-- GIVEN REQUEST --
Look through the material below. Copy each line that contains the string "image".
··········
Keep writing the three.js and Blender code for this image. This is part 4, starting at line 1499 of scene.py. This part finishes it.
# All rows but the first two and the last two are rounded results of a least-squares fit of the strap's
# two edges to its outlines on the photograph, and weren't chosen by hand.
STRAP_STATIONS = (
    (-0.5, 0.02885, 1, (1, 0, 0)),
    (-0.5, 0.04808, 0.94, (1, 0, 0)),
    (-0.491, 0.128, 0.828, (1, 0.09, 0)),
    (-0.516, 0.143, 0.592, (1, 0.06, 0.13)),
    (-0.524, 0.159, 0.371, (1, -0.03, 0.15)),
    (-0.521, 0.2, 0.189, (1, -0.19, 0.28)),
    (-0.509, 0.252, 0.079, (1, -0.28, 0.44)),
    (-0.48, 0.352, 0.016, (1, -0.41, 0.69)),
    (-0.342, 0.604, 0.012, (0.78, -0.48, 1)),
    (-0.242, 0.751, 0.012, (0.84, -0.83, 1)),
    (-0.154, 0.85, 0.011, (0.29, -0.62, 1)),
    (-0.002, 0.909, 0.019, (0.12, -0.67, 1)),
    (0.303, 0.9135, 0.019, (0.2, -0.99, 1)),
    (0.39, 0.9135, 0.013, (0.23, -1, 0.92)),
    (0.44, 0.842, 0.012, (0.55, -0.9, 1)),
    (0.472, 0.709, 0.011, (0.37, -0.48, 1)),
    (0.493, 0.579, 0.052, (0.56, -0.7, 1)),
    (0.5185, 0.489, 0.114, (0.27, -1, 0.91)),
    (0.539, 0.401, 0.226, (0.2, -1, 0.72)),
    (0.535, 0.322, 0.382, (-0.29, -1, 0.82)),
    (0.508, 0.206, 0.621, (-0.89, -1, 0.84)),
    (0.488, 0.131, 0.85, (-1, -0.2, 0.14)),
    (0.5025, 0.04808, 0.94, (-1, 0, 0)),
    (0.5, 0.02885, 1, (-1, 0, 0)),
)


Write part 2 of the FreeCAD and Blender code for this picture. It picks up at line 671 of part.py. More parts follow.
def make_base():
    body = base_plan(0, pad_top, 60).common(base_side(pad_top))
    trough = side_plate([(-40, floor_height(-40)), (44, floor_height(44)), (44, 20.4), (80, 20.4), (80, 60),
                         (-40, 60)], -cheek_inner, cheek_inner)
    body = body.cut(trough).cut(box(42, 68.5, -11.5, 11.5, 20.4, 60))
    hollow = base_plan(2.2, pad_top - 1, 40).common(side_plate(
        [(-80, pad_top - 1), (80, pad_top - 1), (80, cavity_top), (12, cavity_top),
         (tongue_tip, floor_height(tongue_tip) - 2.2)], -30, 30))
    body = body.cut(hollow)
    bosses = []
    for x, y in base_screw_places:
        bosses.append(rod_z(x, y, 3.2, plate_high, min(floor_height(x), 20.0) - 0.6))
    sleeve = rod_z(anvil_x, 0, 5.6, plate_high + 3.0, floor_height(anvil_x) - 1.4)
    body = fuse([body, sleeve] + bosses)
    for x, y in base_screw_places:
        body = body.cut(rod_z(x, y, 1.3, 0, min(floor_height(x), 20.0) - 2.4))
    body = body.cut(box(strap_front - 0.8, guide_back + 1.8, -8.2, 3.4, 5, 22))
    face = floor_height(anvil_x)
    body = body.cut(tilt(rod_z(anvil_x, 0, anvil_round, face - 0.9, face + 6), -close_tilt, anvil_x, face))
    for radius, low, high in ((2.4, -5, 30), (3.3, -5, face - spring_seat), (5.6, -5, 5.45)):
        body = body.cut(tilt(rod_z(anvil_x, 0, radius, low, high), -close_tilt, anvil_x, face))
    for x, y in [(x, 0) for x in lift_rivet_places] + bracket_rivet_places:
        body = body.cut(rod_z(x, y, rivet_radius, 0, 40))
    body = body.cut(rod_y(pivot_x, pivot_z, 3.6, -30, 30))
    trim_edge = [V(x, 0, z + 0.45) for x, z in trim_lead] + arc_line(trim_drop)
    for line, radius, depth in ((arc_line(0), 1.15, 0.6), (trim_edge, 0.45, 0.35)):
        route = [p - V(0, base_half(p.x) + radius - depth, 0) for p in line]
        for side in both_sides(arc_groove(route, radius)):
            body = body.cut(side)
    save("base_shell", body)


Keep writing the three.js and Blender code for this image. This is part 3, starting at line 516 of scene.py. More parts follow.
··········
-- ANSWER --
Keep writing the three.js and Blender code for this image. This is part 4, starting at line 1499 of scene.py. This part finishes it.
Keep writing the three.js and Blender code for this image. This is part 3, starting at line 516 of scene.py. More parts follow.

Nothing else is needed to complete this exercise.